_EXERCISE:_
Reproduce every line in the listing that contains the word "data".

_GIVEN INFORMATION:_
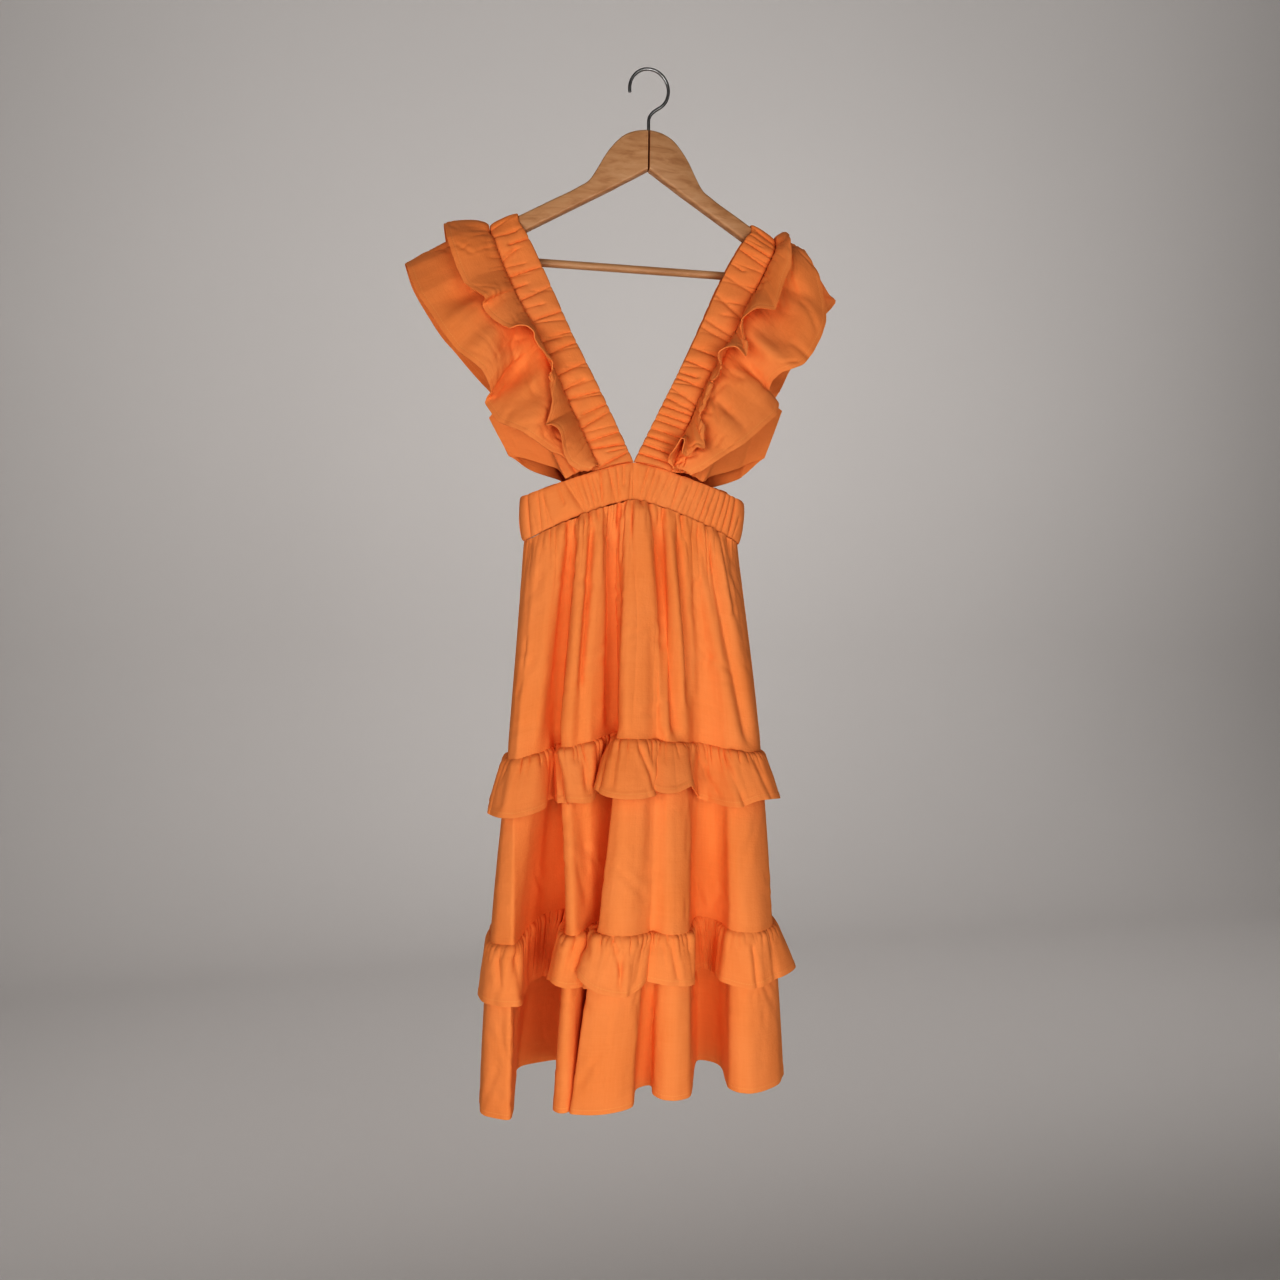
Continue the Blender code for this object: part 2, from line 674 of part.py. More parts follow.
def strap_edges(side, s):
    """Inner and outer edge points of a strap at stations s, from the front waist to the back waist."""
    rows = np.array(STRAPS[side]) * ([1] + [MM] * 6)
    lines = []
    for edge in (0, 1):
        x, z = rows[:, 1 + 2 * edge], rows[:, 2 + 2 * edge].copy()
        shift = BACK_STRAP_SHIFT * (1 - rows[:, 0] / 0.5)
        front_foot = band_heights(x[0], FRONT_PEAK)[0] + SEAM
        back_foot = band_heights(x[0] + shift[0], BACK_PEAK)[0] + SEAM
        front_z, back_z = z.copy(), z.copy()
        front_z[0], back_z[0] = front_foot, back_foot
        front_y, back_y = rows[:, 5].copy(), rows[:, 6].copy()
        front_y[0] = -waist_y(x[0])
        back_y[0] = waist_y(x[0] + shift[0])
        top_x = SHOULDER[side][edge]
        high = arm_top(top_x) + OVER_ARM_CLEARANCE
        middle = arm_y(top_x)
        half = ARM_HALF_THICK + OVER_ARM_CLEARANCE
        crown = [(s, top_x, middle + half * reach, high + rise) for s, reach, rise in CROWN]
        front = list(zip(rows[:, 0], x, front_y, front_z))
        back = list(zip(1 - rows[::-1, 0], (x + shift)[::-1], back_y[::-1], back_z[::-1]))
        table = np.array(front + crown + back)
        lines.append(along(table[:, 0], table[:, 1:], s))
    return lines


def strap_stations(count):
    """Stations along a strap, closer together where it bends over the arm."""
    front = np.linspace(0, 0.46, count)
    crown = np.linspace(0.46, 0.54, 11)[1:-1]
    return np.concatenate([front, crown, 1 - front[::-1]])


def strap(side, finish):
    s = strap_stations(STRAP_FRONT_SAMPLES)
    inner, outer = strap_edges(side, s)
    across = np.linspace(0, 1, 3)[:, None, None]
    grid = inner * (1 - across) + outer * across
    for end, peak in ((0, FRONT_PEAK), (-1, BACK_PEAK)):
        grid[:, end, 2] = band_heights(grid[:, end, 0], peak)[0] + STRAP_FOOT_GAP
    part = np.where(s < 0.5, s, 1 - s)
    fade = 1 - np.exp(-(((part - 0.5) / STRAP_SMOOTH_CROWN) ** 2))
    slant = 0.012 * np.linspace(-1, 1, 3)[:, None]
    gathers = uneven(s[None, :] + slant, 2 * STRAP_GATHERS_FRONT, 0.1 if side == "left" else 0.6)
    foot = (part / STRAP_SMOOTH_FOOT).clip(0, 1)
    cloth(f"strap_{side}", grid, (0, 0, 1), finish, CASING, STRAP_RIDGE * gathers * fade * foot)


def bodice(side, facing, finish):
    """A side panel from the strap's outer edge to the side seam, cut away above the waistband."""
    sign = -1 if side == "left" else 1
    down = np.linspace(0, 1, 7)
    s = BODICE_LEAVES_STRAP * (1 - down)
    edge = strap_edges(side, s if facing < 0 else 1 - s)[1]
    edge[:, 0] += sign * SEAM
    seam_x, seam_z = SIDE_SEAM_X[side], SIDE_SEAM_Z[side]
    seam = np.column_stack([
        seam_x[0] + (seam_x[1] - seam_x[0]) * down,
        SIDE_SEAM_Y[0] + (SIDE_SEAM_Y[1] - SIDE_SEAM_Y[0]) * down + facing * SEAM / 2,
        seam_z[0] + (seam_z[1] - seam_z[0]) * down,
    ])
    peak = FRONT_PEAK if facing < 0 else BACK_PEAK
    across = np.linspace(0, 1, 10)
    band_end = BODICE_ON_BAND[side] + (0 if facing < 0 else BACK_STRAP_SHIFT / 2)
    halfway = (1 + BODICE_BAND_PART) / 2
    clear_x = band_end + BODICE_FOOT_SPREAD * (seam_x[1] - band_end)
    foot_x = along((0, BODICE_BAND_PART, halfway, 1), (edge[-1, 0], band_end, clear_x, seam_x[1]), across)
    foot_on_band = band_heights(foot_x, peak)[0] + SEAM
    lift = ((across - BODICE_BAND_PART) / (1 - BODICE_BAND_PART)).clip(0, 1) ** BODICE_FOOT_RISE[side]
    foot_z = foot_on_band * (1 - lift) + seam_z[1] * lift
    foot_y = facing * waist_y(foot_x) * (1 - lift) + seam[-1, 1] * lift
    foot = np.column_stack([foot_x, foot_y, foot_z])
    head = edge[0] + (seam[0] - edge[0]) * across[:, None]
    head[:, 2] -= BODICE_SAG * np.sin(np.pi * across)
    head[:, 1] += facing * 0.5 * BODICE_SAG * np.sin(np.pi * across)
    v = down[:, None, None]
    u = across[None, :, None]
    sides = edge[:, None] * (1 - u) + seam[:, None] * u
    ends = head[None] * (1 - v) + foot[None] * v
    corners = (
        (1 - u) * (1 - v) * edge[0] + u * (1 - v) * seam[0] + (1 - u) * v * edge[-1] + u * v * seam[-1]
    )
    name = f"bodice_{'front' if facing < 0 else 'back'}_{side}"
    cloth(name, sides + ends - corners, (0, facing, 0), finish)


def outward_of(side, s):
    """Unit normals of the strap's outer side at stations s."""
    inner, outer = strap_edges(side, s)
    grid = np.stack([inner, outer])
    return grid_normals(grid, (0, 0, 1))[0]


def ruffle_stations():
    """Stations shared by both shoulder ruffles, closer together over the hanger's arm."""
    front = np.linspace(0.004, 0.452, RUFFLE_SAMPLES)
    crown = np.linspace(0.466, 0.534, RUFFLE_CROWN_SAMPLES)
    return np.concatenate([front, crown, 1 - front[::-1]])


def wide_edge(side, s):
    rows = np.array(WIDE_EDGES[side]) * ([1] + [MM] * 3)
    return along(rows[:, 0], rows[:, 1:], s)


def wide_surface(side, s, c):
    """Points of the wide ruffle's inner side at stations s, each a part c of the way to its free edge."""
    sign = -1 if side == "left" else 1
    outward = outward_of(side, s)
    start = strap_edges(side, s)[1] + outward * RUFFLE_LAYER
    start[:, 0] += sign * RUFFLE_ASIDE
    free = wide_edge(side, s)
    middle = (start + free) / 2 + outward * WIDE_BULGE
    c = c[..., None]
    return start * (1 - c) ** 2 + middle * 2 * c * (1 - c) + free * c**2


def wide_ruffle(side, finish):
    """A gathered strip from the strap's outer edge to a wavy free edge."""
    s = ruffle_stations()
    grid = wide_surface(side, s, np.linspace(0, 1, 5)[:, None] * np.ones(len(s)))
    cloth(f"wide_ruffle_{side}", grid, (0, 0, 1), finish)


def narrow_ruffle(side, finish):
    """A narrower strip that lies on the wide ruffle and stands off it towards its own free edge."""
    s = ruffle_stations()
    rows = np.array(NARROW_EDGES[side]) * ([1] + [MM] * 3)
    x, z, stand = (along(rows[:, 0], rows[:, column], s) for column in (1, 2, 3))
    outward = outward_of(side, s)
    start = wide_surface(side, s, np.zeros(len(s)))
    free = wide_surface(side, s, np.ones(len(s)))
    part = ((x - start[:, 0]) / (free[:, 0] - start[:, 0])).clip(0.15, 0.8)
    rest = wide_surface(side, s, part)
    aside = np.column_stack([x, rest[:, 1], z]) - rest
    aside -= outward * np.sum(aside * outward, axis=1, keepdims=True)
    c = np.linspace(0, 1, 5)[:, None]
    lift = RUFFLE_LAYER + stand * c**NARROW_RISE
    grid = wide_surface(side, s, c * part) + outward * lift[..., None] + aside * c[..., None] ** 2
    cloth(f"narrow_ruffle_{side}", grid, (0, 0, 1), finish)


def build():
    clear_scene()
    for side in ("left", "right"):
        hanger_arm(side, WOOD)
    hanger_bar(WOOD)
    hanger_hook(STEEL)
    for side, facing, peak in (("front", -1, FRONT_PEAK), ("back", 1, BACK_PEAK)):
        waistband(side, facing, peak, LINEN)
        folds = FRONT_FOLDS if facing < 0 else BACK_FOLDS
        skirt_section(f"skirt_top_{side}", folds, facing, (0, 1), 6, LINEN)
        skirt_section(f"skirt_mid_{side}", folds, facing, (1, 2), 3, LINEN)
        skirt_section(f"skirt_low_{side}", folds, facing, (2, 3), 3, LINEN)
        tier_ruffle(f"tier_1_ruffle_{side}", folds, facing, 1, LINEN)
        tier_ruffle(f"tier_2_ruffle_{side}", folds, facing, 2, LINEN)
    for side in ("left", "right"):
        strap(side, LINEN)
        bodice(side, -1, LINEN)
        bodice(side, 1, LINEN)
        wide_ruffle(side, LINEN)
        narrow_ruffle(side, LINEN)


build()
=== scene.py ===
import math

import bpy
import numpy as np
from mathutils import Matrix, Vector


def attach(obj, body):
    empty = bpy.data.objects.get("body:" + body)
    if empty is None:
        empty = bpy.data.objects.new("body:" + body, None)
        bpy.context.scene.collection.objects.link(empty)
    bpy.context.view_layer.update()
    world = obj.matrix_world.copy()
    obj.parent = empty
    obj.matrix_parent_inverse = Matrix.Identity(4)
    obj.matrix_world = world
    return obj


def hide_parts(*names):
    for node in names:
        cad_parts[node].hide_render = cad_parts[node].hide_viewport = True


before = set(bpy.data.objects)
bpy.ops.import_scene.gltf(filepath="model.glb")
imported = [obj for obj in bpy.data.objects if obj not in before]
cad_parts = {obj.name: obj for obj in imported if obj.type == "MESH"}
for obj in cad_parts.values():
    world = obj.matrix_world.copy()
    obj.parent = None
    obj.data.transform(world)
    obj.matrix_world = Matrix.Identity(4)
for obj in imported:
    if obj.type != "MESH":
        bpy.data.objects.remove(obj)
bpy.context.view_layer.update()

MM = 0.001
CREST, TROUGH, SIDE = 1, -1, 0

# Hanger
HOOK_WIRE = 1.9 * MM
HOOK_RADIUS = 24.0 * MM
HOOK_TIP_ANGLE = math.radians(192)
HOOK_TURN_ANGLE = math.radians(-58)
WOOD_TOP = -70.0 * MM
ARM_SWEEP = math.radians(10.15)
ARM_HALF_THICK = 6.0 * MM
ARM_EDGE_ROUND = 3.5 * MM
BAR_RADIUS = 4.8 * MM
BAR_HEIGHT = -225.0 * MM
LOBE_START = 196.0 * MM

# Cloth
CLOTH = 1.0 * MM
SEAM = 0.4 * MM
SEAM_LAP = 0.25 * MM
STITCH_FROM_EDGE = 6.0 * MM
STITCH_HALF_WIDTH = 0.4 * MM
STITCH_PITCH = 2.8 * MM

# Waistband, as an oval seen from above
WAIST_CENTRE = -12.5 * MM
WAIST_HALF_WIDTH = 139.0 * MM
WAIST_HALF_DEPTH = 36.0 * MM
WAIST_SQUARENESS = 2.4
BAND_TOP_PEAK = -473.0 * MM
BAND_TOP_FALL = 43.0 * MM
BAND_FOOT_PEAK = -518.0 * MM
BAND_FOOT_FALL = 53.0 * MM
BAND_TAPER = 3.0 * MM
FRONT_PEAK = -20.0 * MM
BACK_PEAK = -6.0 * MM

BAND_DEPTH = 48.0 * MM
BACK_BAND_LIFT = 9.0 * MM
BAND_PUFF = 5.4 * MM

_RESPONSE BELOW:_
    empty = bpy.data.objects.get("body:" + body)
        empty = bpy.data.objects.new("body:" + body, None)
before = set(bpy.data.objects)
imported = [obj for obj in bpy.data.objects if obj not in before]
    obj.data.transform(world)
        bpy.data.objects.remove(obj)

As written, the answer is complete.